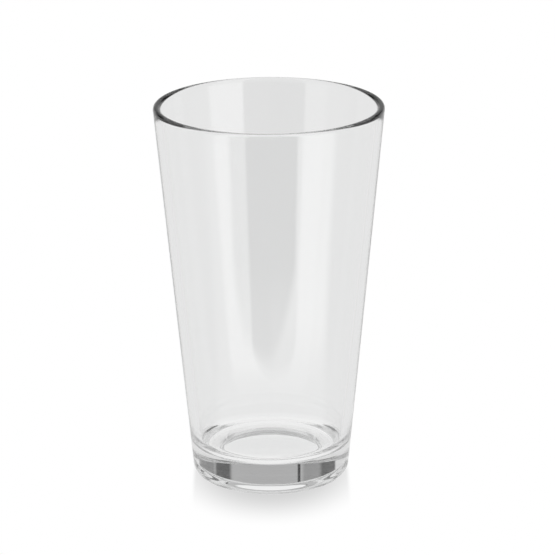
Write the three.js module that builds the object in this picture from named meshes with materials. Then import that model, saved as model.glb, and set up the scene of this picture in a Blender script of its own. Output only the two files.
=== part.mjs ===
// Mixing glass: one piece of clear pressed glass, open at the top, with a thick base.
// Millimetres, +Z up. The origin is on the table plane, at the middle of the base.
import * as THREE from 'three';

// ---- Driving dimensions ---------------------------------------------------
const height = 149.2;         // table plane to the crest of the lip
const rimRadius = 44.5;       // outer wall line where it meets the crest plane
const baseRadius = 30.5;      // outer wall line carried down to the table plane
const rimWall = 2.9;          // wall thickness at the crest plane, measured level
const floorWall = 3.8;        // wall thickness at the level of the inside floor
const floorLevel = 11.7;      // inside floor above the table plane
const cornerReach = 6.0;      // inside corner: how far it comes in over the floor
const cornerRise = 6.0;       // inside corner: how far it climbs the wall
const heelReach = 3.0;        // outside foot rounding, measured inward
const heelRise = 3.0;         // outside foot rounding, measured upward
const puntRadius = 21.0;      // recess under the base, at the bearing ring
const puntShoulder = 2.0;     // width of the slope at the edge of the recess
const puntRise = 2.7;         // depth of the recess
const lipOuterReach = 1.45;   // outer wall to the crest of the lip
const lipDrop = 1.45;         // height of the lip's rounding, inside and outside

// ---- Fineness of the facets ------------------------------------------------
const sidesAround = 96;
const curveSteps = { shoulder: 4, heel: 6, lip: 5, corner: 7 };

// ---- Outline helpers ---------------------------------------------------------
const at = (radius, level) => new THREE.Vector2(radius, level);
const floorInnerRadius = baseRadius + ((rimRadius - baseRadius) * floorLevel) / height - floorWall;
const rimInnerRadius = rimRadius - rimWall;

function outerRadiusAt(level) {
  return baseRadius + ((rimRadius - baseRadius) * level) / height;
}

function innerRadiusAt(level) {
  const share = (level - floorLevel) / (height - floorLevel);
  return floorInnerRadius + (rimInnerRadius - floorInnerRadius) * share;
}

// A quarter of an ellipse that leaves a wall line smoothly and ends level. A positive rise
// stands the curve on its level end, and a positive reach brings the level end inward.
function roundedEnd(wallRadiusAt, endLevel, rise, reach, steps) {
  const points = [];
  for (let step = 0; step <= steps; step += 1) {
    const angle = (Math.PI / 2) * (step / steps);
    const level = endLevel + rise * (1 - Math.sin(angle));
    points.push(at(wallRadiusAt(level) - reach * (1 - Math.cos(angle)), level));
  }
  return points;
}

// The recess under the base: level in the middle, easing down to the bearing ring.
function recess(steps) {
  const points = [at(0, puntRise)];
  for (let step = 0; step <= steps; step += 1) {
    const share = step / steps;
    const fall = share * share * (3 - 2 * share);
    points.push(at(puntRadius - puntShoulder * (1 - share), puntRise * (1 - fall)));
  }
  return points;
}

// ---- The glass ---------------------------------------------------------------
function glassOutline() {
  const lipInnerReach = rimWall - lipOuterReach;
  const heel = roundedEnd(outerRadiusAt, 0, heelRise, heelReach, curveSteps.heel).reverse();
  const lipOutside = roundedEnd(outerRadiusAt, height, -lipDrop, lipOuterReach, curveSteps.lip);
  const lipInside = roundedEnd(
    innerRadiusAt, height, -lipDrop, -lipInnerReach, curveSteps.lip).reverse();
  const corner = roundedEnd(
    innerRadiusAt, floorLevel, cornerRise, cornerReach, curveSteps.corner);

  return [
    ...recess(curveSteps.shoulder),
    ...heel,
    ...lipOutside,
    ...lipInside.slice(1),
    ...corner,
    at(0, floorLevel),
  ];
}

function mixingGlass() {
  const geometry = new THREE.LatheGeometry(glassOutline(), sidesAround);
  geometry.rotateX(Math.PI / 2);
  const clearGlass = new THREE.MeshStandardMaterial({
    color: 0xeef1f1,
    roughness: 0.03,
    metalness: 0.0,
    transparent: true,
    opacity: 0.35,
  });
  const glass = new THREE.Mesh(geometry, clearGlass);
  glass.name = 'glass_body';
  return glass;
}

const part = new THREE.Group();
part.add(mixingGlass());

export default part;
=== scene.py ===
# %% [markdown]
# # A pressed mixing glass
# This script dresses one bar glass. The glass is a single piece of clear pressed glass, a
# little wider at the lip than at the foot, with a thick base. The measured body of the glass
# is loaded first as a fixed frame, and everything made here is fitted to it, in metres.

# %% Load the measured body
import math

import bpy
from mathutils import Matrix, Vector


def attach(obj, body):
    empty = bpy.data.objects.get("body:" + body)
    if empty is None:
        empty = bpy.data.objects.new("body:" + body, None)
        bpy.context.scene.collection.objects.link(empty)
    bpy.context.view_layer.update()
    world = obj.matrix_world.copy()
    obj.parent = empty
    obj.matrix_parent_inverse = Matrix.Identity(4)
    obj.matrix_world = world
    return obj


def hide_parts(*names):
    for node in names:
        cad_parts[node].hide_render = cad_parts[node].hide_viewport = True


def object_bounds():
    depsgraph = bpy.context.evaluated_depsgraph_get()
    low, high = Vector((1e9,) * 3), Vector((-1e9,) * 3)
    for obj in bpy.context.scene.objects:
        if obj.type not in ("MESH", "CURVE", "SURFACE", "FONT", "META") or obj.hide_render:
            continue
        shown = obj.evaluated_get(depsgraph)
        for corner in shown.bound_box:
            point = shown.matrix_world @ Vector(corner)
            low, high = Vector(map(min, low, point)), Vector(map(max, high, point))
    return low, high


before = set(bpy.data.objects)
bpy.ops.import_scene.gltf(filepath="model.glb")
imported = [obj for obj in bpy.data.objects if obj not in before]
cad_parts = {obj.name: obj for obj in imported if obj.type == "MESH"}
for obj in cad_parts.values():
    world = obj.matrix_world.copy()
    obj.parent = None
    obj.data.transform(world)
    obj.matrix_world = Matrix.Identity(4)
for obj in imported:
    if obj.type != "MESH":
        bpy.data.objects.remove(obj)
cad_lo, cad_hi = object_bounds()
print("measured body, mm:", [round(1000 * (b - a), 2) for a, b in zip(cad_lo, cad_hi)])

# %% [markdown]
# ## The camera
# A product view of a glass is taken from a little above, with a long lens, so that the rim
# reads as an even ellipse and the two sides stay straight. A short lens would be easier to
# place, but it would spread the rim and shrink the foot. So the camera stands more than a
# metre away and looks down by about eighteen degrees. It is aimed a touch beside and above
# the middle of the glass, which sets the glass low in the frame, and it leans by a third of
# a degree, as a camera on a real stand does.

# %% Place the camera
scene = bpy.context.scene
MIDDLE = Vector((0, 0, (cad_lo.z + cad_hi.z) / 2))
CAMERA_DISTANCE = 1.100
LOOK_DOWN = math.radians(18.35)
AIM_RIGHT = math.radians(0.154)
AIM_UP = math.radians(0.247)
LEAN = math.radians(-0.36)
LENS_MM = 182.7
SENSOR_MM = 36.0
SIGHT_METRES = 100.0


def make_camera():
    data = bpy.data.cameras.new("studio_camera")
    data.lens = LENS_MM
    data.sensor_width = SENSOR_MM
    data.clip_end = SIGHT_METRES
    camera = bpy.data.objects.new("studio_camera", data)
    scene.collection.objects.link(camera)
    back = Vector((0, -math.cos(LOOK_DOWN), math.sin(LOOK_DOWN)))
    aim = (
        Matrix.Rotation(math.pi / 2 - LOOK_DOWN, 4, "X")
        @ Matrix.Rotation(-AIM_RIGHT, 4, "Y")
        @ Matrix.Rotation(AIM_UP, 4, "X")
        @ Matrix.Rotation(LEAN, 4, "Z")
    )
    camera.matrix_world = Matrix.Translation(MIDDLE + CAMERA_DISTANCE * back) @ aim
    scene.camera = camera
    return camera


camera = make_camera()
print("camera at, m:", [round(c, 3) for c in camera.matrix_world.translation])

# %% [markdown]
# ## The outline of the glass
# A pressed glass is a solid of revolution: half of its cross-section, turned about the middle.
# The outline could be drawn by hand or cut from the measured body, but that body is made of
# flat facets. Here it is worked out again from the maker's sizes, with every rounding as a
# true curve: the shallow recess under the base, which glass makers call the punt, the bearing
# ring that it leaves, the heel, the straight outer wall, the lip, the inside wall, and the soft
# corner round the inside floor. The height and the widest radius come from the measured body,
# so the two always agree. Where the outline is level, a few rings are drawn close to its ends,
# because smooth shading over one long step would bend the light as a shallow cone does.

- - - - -

▶ **Set task**: Reproduce exactly, and only, the lines from the one that contains "const glass = new" down to the one that contains "shown = obj.evaluated_get(depsgraph)", both ends included.

▶ **Solution to this problem**:
  const glass = new THREE.Mesh(geometry, clearGlass);
  glass.name = 'glass_body';
  return glass;
}

const part = new THREE.Group();
part.add(mixingGlass());

export default part;
=== scene.py ===
# %% [markdown]
# # A pressed mixing glass
# This script dresses one bar glass. The glass is a single piece of clear pressed glass, a
# little wider at the lip than at the foot, with a thick base. The measured body of the glass
# is loaded first as a fixed frame, and everything made here is fitted to it, in metres.

# %% Load the measured body
import math

import bpy
from mathutils import Matrix, Vector


def attach(obj, body):
    empty = bpy.data.objects.get("body:" + body)
    if empty is None:
        empty = bpy.data.objects.new("body:" + body, None)
        bpy.context.scene.collection.objects.link(empty)
    bpy.context.view_layer.update()
    world = obj.matrix_world.copy()
    obj.parent = empty
    obj.matrix_parent_inverse = Matrix.Identity(4)
    obj.matrix_world = world
    return obj


def hide_parts(*names):
    for node in names:
        cad_parts[node].hide_render = cad_parts[node].hide_viewport = True


def object_bounds():
    depsgraph = bpy.context.evaluated_depsgraph_get()
    low, high = Vector((1e9,) * 3), Vector((-1e9,) * 3)
    for obj in bpy.context.scene.objects:
        if obj.type not in ("MESH", "CURVE", "SURFACE", "FONT", "META") or obj.hide_render:
            continue
        shown = obj.evaluated_get(depsgraph)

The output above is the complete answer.